Early Retirement, Labor Supply, and Benefit Withholding: The Role of the Social Security Earnings Test

Published: 2008


The labor supply and benefit claiming incentives provided by the early retirement rules of the Social Security Old Age benefits program are of growing importance as the Normal Retirement Age (NRA) increases to 67, the labor force participation of Older Americans rises, and a variety of reforms to the Social Security system are considered. Any reform needs to take into account the effects and rationale of the Social Security Earnings Test and the Actuarial Adjustment Factor. We describe these incentives, and analyze benefit withholding patterns using data from the Master Beneficiary Files of the Social Security Administration, and present descriptive and exploratory evidence on the determinants of benefit withholding using data from the Health and Retirement Survey. We then investigate the importance of the Earnings Test limits for work and claiming behavior using a dynamic life-cycle model of labor supply, benefit claiming, and withholding.
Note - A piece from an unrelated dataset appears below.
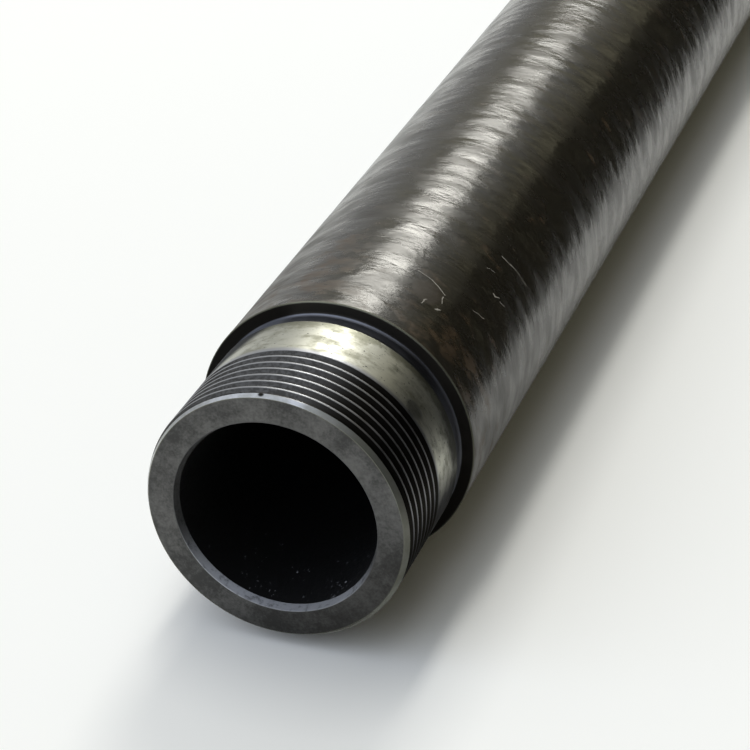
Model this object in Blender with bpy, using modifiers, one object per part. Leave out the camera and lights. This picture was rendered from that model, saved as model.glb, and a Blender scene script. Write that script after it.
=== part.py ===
"""Oil well tubing: a short length of heavy steel tube with a threaded pin, lying on its side.

The tube lies along +Y, with its pin towards -Y. All sizes are in metres. The section is drawn
and turned about Z, with the pin's end face at height 0, and the finished tube is then laid down.
"""

import math

import bmesh
import bpy
from mathutils import Matrix

# Tube
TUBE_LENGTH = 0.610
OUTER_DIAMETER = 0.07303
WALL_THICKNESS = 0.01118
PLAIN_END_BEVEL = 0.0016
PLAIN_END_DEBURR = 0.0008

# Pin, from its end face to the shoulder
PIN_LENGTH = 0.0431
SHOULDER_HEIGHT = 0.0028
SHOULDER_EDGE_RADIUS = 0.0005
NOSE_CHAMFER_LENGTH = 0.0016
NOSE_ROOT_CLEARANCE = 0.0001
BORE_CHAMFER_HEIGHT = 0.0007
BORE_CHAMFER_LENGTH = 0.0022

# Relief groove between the shank and the shoulder
RELIEF_WIDTH = 0.0052
RELIEF_DEPTH = 0.00085
RELIEF_RAMP_LENGTH = 0.0019
RELIEF_FILLET_RADIUS = 0.0011

# Right-hand thread of eight turns to the inch, measured from the pin's end face
THREAD_PITCH = 0.003175
THREAD_LENGTH = 0.0229
THREAD_CREST_FLAT = 0.0006
THREAD_ROOT_FLAT = 0.0007
THREAD_FLANK_ANGLE = math.radians(45)
RUN_OUT_ARC = math.radians(72)
RUN_OUT_END_ANGLE = math.radians(113)

# Fineness of the round surfaces
SEGMENTS = 64
FILLET_STEPS = 5
EDGE_STEPS = 3
SHARP_ANGLE = math.radians(20)
CUTTER_OVERSHOOT = 0.0004
MERGE_DISTANCE = 0.00001

# Finishes of the steel
MILL_SCALE_COLOUR = (0.055, 0.050, 0.045, 1.0)
MILL_SCALE_ROUGHNESS = 0.36
MACHINED_COLOUR = (0.33, 0.33, 0.31, 1.0)
MACHINED_ROUGHNESS = 0.30
STEEL_METALLIC = 0.9

outer_radius = OUTER_DIAMETER / 2
bore_radius = outer_radius - WALL_THICKNESS
pin_radius = outer_radius - SHOULDER_HEIGHT
relief_radius = pin_radius - RELIEF_DEPTH
thread_depth = (THREAD_PITCH - THREAD_CREST_FLAT - THREAD_ROOT_FLAT) / 2 / math.tan(THREAD_FLANK_ANGLE)
root_radius = pin_radius - thread_depth
nose_radius = root_radius - NOSE_ROOT_CLEARANCE
segment_angle = 2 * math.pi / SEGMENTS


def clear_scene():
    """Remove every object, so that the script starts from nothing."""
    for item in list(bpy.data.objects):
        bpy.data.objects.remove(item, do_unlink=True)


def make_collection(name):
    """Add a collection to the scene."""
    collection = bpy.data.collections.new(name)
    bpy.context.scene.collection.children.link(collection)
    return collection


def make_steel(name, colour, roughness):
    """Make one finish of the tube's steel."""
    material = bpy.data.materials.new(name)
    material.use_nodes = True
    shader = material.node_tree.nodes["Principled BSDF"]
    shader.inputs["Base Color"].default_value = colour
    shader.inputs["Roughness"].default_value = roughness
    shader.inputs["Metallic"].default_value = STEEL_METALLIC
    return material


def arc_points(centre, radius, start, end, steps):
    """Points on an arc in the section, from the start angle to the end angle."""
    points = []
    for step in range(steps + 1):
        angle = start + (end - start) * step / steps
        points.append((centre[0] + radius * math.cos(angle), centre[1] + radius * math.sin(angle)))
    return points


def plain_end_points():
    """The square-cut end, with its deburred bore and its bevelled outer edge."""
    return [
        (bore_radius, TUBE_LENGTH - PLAIN_END_DEBURR),
        (bore_radius + PLAIN_END_DEBURR, TUBE_LENGTH),
        (outer_radius - PLAIN_END_BEVEL, TUBE_LENGTH),
        (outer_radius, TUBE_LENGTH - PLAIN_END_BEVEL),
    ]


def shoulder_points():
    """The shoulder's rounded edge, its flat face and the relief groove beside it."""
    edge_centre = (outer_radius - SHOULDER_EDGE_RADIUS, PIN_LENGTH + SHOULDER_EDGE_RADIUS)
    edge = arc_points(edge_centre, SHOULDER_EDGE_RADIUS, 0, -math.pi / 2, EDGE_STEPS)
    fillet_centre = (relief_radius + RELIEF_FILLET_RADIUS, PIN_LENGTH - RELIEF_FILLET_RADIUS)
    fillet = arc_points(fillet_centre, RELIEF_FILLET_RADIUS, math.pi / 2, math.pi, FILLET_STEPS)
    relief_start = PIN_LENGTH - RELIEF_WIDTH
    ramp = [(relief_radius, relief_start + RELIEF_RAMP_LENGTH), (pin_radius, relief_start)]
    return edge + fillet + ramp


def nose_points():
    """The pin's chamfered nose, its flat end face and the chamfer at the bore's mouth."""
    return [
        (pin_radius, NOSE_CHAMFER_LENGTH),
        (nose_radius, 0),
        (bore_radius + BORE_CHAMFER_HEIGHT, 0),
        (bore_radius, BORE_CHAMFER_LENGTH),
    ]


def groove_points():
    """The thread groove's section: its flat root, and flanks that run on past the crest."""
    open_radius = pin_radius + CUTTER_OVERSHOOT
    root_half = THREAD_ROOT_FLAT / 2
    open_half = root_half + (open_radius - root_radius) * math.tan(THREAD_FLANK_ANGLE)
    return [
        (open_radius, open_half),
        (open_radius, -open_half),
        (root_radius, -root_half),
        (root_radius, root_half),
    ]


def section_object(name, points, collection):
    """Make a closed outline of edges in the XZ plane, from pairs of radius and height."""
    mesh = bpy.data.meshes.new(name)
    section = bmesh.new()
    corners = [section.verts.new((radius, 0, height)) for radius, height in points]
    for start, end in zip(corners, corners[1:] + corners[:1]):
        section.edges.new((start, end))
    section.to_mesh(mesh)
    section.free()
    item = bpy.data.objects.new(name, mesh)
    collection.objects.link(item)
    return item


def add_screw(item, turns, rise):
    """Turn a section about Z: one closed turn, or several turns that climb by rise each."""
    screw = item.modifiers.new("turned_section", "SCREW")
    screw.axis = "Z"
    screw.angle = 2 * math.pi
    screw.steps = SEGMENTS
    screw.render_steps = SEGMENTS
    screw.iterations = turns
    screw.screw_offset = rise
    screw.use_merge_vertices = rise == 0
    screw.merge_threshold = MERGE_DISTANCE


def apply_modifiers(item):
    """Give an object its modified mesh, and take its modifiers off."""
    modified = item.evaluated_get(bpy.context.evaluated_depsgraph_get())
    mesh = bpy.data.meshes.new_from_object(modified)
    item.modifiers.clear()
    item.data = mesh


def draw_out(corner, turns):
    """Move a corner of the groove outwards where the tool leaves the metal."""
    angle_share = math.atan2(corner.co.y, corner.co.x) / (2 * math.pi)
    turn = round(corner.co.z / THREAD_PITCH - angle_share) + angle_share
    share = 1 - (turns - turn) * 2 * math.pi / RUN_OUT_ARC
    if share > 0:
        lift = share * (thread_depth + CUTTER_OVERSHOOT)
        stretch = 1 + lift / math.hypot(corner.co.x, corner.co.y)
        corner.co.x *= stretch
        corner.co.y *= stretch


def make_thread_cutter(cutters):
    """Make the helical groove as a solid, with a run-out at its last turn and both ends closed.

    The groove's corners lie half a facet from the tube's own, so that no two edges coincide.
    """
    turns = math.ceil(THREAD_LENGTH / THREAD_PITCH) + 1
    cutter = section_object("thread_groove_cutter", groove_points(), cutters)
    add_screw(cutter, turns, THREAD_PITCH)
    apply_modifiers(cutter)
    groove = bmesh.new()
    groove.from_mesh(cutter.data)
    for corner in groove.verts:
        draw_out(corner, turns)
    bmesh.ops.holes_fill(groove, edges=groove.edges, sides=0)
    bmesh.ops.recalc_face_normals(groove, faces=groove.faces)
    groove.to_mesh(cutter.data)
    groove.free()
    cutter.location.z = THREAD_LENGTH - turns * THREAD_PITCH
    cutter.rotation_euler.z = (math.floor(RUN_OUT_END_ANGLE / segment_angle) + 0.5) * segment_angle
    cutter.hide_render = True
    cutter.display_type = "WIRE"
    return cutter


def cut_thread(tubing, cutter):
    """Cut the groove into the pin."""
    cutter.parent = tubing
    thread = tubing.modifiers.new("cut_thread", "BOOLEAN")
    thread.operation = "DIFFERENCE"
    thread.solver = "EXACT"
    thread.object = cutter
    apply_modifiers(tubing)


def finish_surfaces(tubing):
    """Shade the round surfaces smooth, and give the pin its machined finish."""
    mesh = tubing.data
    mesh.materials.clear()
    mesh.materials.append(make_steel("mill_scale_steel", MILL_SCALE_COLOUR, MILL_SCALE_ROUGHNESS))
    mesh.materials.append(make_steel("machined_steel", MACHINED_COLOUR, MACHINED_ROUGHNESS))
    for face in mesh.polygons:
        radius = math.hypot(face.center.x, face.center.y)
        on_pin = face.center.z < PIN_LENGTH + MERGE_DISTANCE and radius > bore_radius
        face.material_index = 1 if on_pin else 0
    mesh.shade_smooth()
    mesh.set_sharp_from_angle(angle=SHARP_ANGLE)


def make_tubing(parts, cutters):
    """Turn the tube's wall, cut the thread into its pin and finish its surfaces."""
    outline = plain_end_points() + shoulder_points() + nose_points()
    tubing = section_object("tubing", outline, parts)
    add_screw(tubing, 1, 0)
    cut_thread(tubing, make_thread_cutter(cutters))
    finish_surfaces(tubing)
    return tubing


def lay_down(tubing):
    """Lay the tube along +Y on the lowest of its facets, centred over the origin."""
    axis_height = outer_radius * math.cos(segment_angle / 2)
    place = Matrix.Translation((0, -TUBE_LENGTH / 2, axis_height))
    lying = Matrix.Rotation(-math.pi / 2, 4, "X")
    facet_down = Matrix.Rotation(segment_angle / 2, 4, "Z")
    tubing.matrix_world = place @ lying @ facet_down


def main():
    """Build the tubing."""
    clear_scene()
    parts = make_collection("oil_well_tubing")
    cutters = make_collection("cutters")
    lay_down(make_tubing(parts, cutters))


main()
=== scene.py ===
"""Oil well tubing: a heavy steel tube with a turned and threaded pin, lying on a pale floor.

The tube lies along +Y with its pin towards -Y. It is drawn and turned about Z, with the pin's end
face at height 0, and the finished tube is then laid down. All sizes are in metres.
"""

import math

import bmesh
import bpy
from bpy.props import FloatProperty, FloatVectorProperty, IntProperty, PointerProperty
from mathutils import Matrix, Vector, noise


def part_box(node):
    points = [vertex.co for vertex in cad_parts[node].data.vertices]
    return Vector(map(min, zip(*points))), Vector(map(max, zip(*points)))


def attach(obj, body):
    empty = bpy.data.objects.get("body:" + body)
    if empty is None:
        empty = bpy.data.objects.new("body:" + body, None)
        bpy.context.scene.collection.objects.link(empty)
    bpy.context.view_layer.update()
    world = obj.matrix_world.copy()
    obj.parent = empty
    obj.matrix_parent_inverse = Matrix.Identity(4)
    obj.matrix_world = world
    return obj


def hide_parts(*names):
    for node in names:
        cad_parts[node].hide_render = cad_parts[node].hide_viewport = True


bl_info = {
    "name": "Oil well tubing",
    "version": (1, 0, 0),
    "blender": (4, 5, 0),
    "location": "3D View > Sidebar > Tubing",
    "description": "Makes a threaded length of well tubing in worn steel, with its floor, light and camera",
    "category": "Add Mesh",
}

# Points are joined within this distance, which is below the smallest step of the thread's mesh
JOIN_DISTANCE = 0.00001

# A point as near as this to a level lies on it
PLANE_DISTANCE = 0.000001

# Faces that meet at less than this angle are shaded as one smooth surface
SMOOTH_ANGLE = math.radians(38)

# Every edge of the tube's section that is longer than the first number gets the second number of
# cuts. The last cuts are made on the outside only, to carry its ripples.
LONG_CUTS = ((0.3, 5), (0.05, 11))
RIPPLE_CUTS = (0.004, 3)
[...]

We use the latter framework to compare the consequences of a number of changes to the Earnings Test provision for the labor supply behavior and earnings of older Americans.

Key Findings

    • Removing the earnings tax on Social Security benefits would have large consequences on labor supply and earnings. Eliminating the earnings tax would not have a large enough effect on labor supply and earnings to meaningfully impact solvency.
    • Increasing the EEA would mechanically delay claiming benefits and likely increase labor supply in the years leading to the new EEA, but would have a limited effect on long run solvency.